The problem: Look in the material below for the line with "over the origin" and the line with "CUT_OVER = 1.0", then set down exactly those two lines and all lines between, nothing more.

Given information:
━━━━
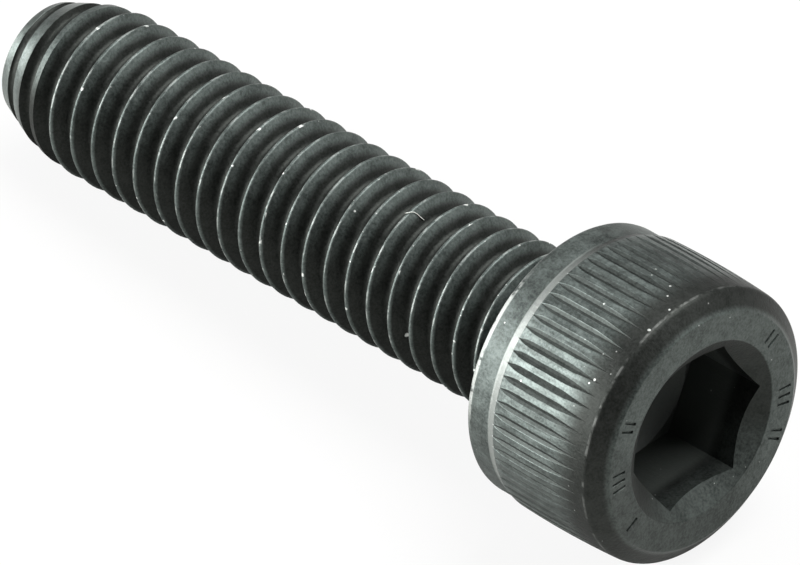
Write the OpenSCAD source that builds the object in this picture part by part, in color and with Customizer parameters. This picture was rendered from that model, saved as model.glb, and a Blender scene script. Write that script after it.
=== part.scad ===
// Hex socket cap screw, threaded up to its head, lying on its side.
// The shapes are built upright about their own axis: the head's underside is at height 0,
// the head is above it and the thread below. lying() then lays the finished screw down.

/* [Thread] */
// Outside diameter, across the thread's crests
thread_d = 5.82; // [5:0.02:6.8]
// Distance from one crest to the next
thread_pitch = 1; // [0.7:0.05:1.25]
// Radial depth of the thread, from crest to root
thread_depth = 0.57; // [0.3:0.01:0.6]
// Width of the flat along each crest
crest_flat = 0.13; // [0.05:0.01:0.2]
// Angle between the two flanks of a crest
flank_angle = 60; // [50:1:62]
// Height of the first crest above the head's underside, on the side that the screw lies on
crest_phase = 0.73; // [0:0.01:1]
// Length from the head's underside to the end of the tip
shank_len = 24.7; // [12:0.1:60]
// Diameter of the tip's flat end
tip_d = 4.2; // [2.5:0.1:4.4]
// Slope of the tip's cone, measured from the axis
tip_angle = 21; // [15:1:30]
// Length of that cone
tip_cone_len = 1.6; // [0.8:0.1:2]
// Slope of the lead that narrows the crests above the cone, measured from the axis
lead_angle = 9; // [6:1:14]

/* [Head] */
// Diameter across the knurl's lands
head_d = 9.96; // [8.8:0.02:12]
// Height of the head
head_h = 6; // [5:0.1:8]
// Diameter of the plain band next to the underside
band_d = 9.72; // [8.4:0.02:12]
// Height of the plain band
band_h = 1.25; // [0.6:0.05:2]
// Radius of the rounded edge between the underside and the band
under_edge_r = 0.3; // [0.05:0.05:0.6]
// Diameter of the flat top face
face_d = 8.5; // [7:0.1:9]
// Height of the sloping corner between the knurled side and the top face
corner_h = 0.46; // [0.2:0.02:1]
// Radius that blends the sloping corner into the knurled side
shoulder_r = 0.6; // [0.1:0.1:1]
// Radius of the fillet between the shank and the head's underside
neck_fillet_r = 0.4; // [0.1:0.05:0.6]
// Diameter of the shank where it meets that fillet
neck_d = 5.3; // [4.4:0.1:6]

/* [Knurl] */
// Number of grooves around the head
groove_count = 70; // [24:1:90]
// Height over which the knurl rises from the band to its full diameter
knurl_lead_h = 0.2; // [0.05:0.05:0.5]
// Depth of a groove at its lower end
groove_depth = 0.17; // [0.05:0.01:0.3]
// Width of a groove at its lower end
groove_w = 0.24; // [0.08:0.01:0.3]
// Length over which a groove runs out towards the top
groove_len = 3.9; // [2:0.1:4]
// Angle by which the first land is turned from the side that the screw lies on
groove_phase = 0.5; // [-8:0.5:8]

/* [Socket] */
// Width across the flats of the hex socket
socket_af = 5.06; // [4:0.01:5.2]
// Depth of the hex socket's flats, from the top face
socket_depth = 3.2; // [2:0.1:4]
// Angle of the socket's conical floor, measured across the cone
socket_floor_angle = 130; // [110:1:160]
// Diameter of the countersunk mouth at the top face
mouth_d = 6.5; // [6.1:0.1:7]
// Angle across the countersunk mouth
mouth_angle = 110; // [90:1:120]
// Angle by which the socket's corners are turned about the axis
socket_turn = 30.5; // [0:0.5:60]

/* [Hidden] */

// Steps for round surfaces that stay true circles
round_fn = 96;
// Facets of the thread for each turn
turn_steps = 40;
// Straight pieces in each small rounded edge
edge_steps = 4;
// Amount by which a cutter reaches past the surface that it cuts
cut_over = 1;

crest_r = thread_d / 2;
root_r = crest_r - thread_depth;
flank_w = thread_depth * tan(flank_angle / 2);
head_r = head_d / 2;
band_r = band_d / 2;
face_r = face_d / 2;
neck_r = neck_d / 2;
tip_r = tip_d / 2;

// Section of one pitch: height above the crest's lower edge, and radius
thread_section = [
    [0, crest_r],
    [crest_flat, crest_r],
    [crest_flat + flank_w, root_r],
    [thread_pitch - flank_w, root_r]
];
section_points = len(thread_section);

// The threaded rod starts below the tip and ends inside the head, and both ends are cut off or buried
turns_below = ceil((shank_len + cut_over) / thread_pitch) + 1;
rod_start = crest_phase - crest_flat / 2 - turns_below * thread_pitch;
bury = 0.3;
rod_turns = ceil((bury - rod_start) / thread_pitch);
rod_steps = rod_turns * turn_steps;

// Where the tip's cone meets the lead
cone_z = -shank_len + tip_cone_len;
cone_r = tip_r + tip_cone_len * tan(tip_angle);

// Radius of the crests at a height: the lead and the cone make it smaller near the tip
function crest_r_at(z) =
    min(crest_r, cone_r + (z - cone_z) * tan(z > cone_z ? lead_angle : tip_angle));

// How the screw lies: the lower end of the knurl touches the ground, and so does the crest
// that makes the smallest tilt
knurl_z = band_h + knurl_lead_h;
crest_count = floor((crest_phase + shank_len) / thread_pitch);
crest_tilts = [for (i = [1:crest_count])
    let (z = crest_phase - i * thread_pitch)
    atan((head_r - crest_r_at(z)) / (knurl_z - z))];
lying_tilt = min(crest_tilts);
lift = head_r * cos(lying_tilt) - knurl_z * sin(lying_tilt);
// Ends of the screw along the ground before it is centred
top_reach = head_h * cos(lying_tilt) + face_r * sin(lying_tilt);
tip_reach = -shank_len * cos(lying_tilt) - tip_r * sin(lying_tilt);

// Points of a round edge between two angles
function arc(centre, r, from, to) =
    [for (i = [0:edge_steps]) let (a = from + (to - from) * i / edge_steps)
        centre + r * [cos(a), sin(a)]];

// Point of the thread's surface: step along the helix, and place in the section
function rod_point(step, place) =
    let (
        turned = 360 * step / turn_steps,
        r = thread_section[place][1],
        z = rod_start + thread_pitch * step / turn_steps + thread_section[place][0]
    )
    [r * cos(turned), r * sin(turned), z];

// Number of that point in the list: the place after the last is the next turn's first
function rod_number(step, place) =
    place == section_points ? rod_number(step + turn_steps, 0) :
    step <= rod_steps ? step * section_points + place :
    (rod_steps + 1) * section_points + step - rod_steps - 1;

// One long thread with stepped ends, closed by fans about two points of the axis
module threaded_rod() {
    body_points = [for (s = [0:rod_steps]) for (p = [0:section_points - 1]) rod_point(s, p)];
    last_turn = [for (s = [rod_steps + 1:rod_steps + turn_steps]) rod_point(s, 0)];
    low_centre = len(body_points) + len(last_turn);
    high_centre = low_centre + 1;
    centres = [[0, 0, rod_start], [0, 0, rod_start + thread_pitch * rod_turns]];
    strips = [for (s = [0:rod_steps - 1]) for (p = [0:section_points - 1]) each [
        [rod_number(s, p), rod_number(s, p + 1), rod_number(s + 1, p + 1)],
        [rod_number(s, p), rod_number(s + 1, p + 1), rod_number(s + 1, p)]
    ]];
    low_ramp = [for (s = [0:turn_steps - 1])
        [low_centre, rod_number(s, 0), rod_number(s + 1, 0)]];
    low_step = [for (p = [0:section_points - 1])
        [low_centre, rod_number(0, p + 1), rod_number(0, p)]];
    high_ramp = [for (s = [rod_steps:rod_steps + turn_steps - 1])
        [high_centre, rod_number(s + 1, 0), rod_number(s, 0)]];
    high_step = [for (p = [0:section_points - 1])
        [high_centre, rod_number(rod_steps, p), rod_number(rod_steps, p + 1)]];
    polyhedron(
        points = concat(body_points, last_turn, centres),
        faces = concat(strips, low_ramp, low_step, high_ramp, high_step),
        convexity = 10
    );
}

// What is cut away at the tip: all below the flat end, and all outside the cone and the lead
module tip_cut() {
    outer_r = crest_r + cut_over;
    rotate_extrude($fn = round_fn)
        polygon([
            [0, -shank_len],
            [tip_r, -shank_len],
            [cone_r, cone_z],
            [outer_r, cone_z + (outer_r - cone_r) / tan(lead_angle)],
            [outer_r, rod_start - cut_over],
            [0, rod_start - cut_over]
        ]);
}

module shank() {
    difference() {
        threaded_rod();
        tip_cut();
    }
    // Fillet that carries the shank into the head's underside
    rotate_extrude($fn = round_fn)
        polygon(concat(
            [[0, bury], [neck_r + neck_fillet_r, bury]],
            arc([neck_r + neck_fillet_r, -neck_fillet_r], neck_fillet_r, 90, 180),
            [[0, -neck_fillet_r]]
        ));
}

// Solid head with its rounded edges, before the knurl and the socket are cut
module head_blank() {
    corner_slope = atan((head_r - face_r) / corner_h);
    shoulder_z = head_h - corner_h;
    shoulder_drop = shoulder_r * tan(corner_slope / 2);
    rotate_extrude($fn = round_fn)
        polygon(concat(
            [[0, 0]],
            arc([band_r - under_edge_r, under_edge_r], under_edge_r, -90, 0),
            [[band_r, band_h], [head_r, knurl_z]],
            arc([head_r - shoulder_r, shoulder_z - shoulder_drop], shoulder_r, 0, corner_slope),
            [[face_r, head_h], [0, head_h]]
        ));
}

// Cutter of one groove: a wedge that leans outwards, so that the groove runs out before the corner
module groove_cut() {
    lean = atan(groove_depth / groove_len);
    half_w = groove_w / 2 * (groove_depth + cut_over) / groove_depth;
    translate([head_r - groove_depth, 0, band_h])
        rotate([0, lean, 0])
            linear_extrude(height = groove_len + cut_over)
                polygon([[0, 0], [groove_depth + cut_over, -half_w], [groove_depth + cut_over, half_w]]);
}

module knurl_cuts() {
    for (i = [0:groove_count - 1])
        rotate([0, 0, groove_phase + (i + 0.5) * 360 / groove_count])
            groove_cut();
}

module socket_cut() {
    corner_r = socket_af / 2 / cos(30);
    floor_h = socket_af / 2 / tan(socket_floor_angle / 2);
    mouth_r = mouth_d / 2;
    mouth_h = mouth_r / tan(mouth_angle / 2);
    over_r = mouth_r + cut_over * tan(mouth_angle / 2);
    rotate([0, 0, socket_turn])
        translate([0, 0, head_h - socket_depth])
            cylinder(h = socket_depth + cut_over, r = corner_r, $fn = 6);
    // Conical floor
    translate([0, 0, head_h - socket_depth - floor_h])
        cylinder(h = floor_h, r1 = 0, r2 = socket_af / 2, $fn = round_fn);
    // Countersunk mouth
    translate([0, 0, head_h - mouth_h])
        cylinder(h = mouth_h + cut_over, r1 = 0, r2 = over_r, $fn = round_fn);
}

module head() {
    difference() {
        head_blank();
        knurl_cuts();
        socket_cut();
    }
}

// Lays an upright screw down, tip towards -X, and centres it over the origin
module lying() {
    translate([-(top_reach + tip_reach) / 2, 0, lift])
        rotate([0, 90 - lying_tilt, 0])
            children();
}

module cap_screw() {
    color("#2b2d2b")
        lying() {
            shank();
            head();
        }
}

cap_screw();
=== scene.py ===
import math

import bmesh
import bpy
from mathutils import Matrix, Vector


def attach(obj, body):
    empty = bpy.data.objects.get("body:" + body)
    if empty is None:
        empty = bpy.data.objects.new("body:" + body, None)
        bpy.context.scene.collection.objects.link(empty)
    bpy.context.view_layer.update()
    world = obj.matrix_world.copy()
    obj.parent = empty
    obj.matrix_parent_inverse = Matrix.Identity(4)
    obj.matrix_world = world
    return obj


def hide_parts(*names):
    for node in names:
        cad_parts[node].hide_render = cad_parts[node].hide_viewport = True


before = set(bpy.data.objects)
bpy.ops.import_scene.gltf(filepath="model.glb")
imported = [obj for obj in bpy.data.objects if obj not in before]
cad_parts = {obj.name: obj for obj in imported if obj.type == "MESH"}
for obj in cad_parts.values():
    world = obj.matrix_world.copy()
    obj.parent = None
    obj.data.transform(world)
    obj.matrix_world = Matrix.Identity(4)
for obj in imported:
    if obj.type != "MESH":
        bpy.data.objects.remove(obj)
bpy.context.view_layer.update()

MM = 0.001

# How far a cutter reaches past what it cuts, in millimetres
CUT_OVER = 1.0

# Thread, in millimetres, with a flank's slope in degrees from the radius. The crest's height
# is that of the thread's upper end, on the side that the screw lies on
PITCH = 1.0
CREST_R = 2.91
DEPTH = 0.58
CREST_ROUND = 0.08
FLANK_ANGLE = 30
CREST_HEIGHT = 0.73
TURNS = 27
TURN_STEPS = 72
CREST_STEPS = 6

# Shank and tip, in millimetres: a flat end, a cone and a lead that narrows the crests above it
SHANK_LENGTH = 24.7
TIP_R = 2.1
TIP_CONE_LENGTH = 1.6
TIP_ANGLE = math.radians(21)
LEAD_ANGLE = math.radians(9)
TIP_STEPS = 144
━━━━
Correct result:
// Lays an upright screw down, tip towards -X, and centres it over the origin
module lying() {
    translate([-(top_reach + tip_reach) / 2, 0, lift])
        rotate([0, 90 - lying_tilt, 0])
            children();
}

module cap_screw() {
    color("#2b2d2b")
        lying() {
            shank();
            head();
        }
}

cap_screw();
=== scene.py ===
import math

import bmesh
import bpy
from mathutils import Matrix, Vector


def attach(obj, body):
    empty = bpy.data.objects.get("body:" + body)
    if empty is None:
        empty = bpy.data.objects.new("body:" + body, None)
        bpy.context.scene.collection.objects.link(empty)
    bpy.context.view_layer.update()
    world = obj.matrix_world.copy()
    obj.parent = empty
    obj.matrix_parent_inverse = Matrix.Identity(4)
    obj.matrix_world = world
    return obj


def hide_parts(*names):
    for node in names:
        cad_parts[node].hide_render = cad_parts[node].hide_viewport = True


before = set(bpy.data.objects)
bpy.ops.import_scene.gltf(filepath="model.glb")
imported = [obj for obj in bpy.data.objects if obj not in before]
cad_parts = {obj.name: obj for obj in imported if obj.type == "MESH"}
for obj in cad_parts.values():
    world = obj.matrix_world.copy()
    obj.parent = None
    obj.data.transform(world)
    obj.matrix_world = Matrix.Identity(4)
for obj in imported:
    if obj.type != "MESH":
        bpy.data.objects.remove(obj)
bpy.context.view_layer.update()

MM = 0.001

# How far a cutter reaches past what it cuts, in millimetres
CUT_OVER = 1.0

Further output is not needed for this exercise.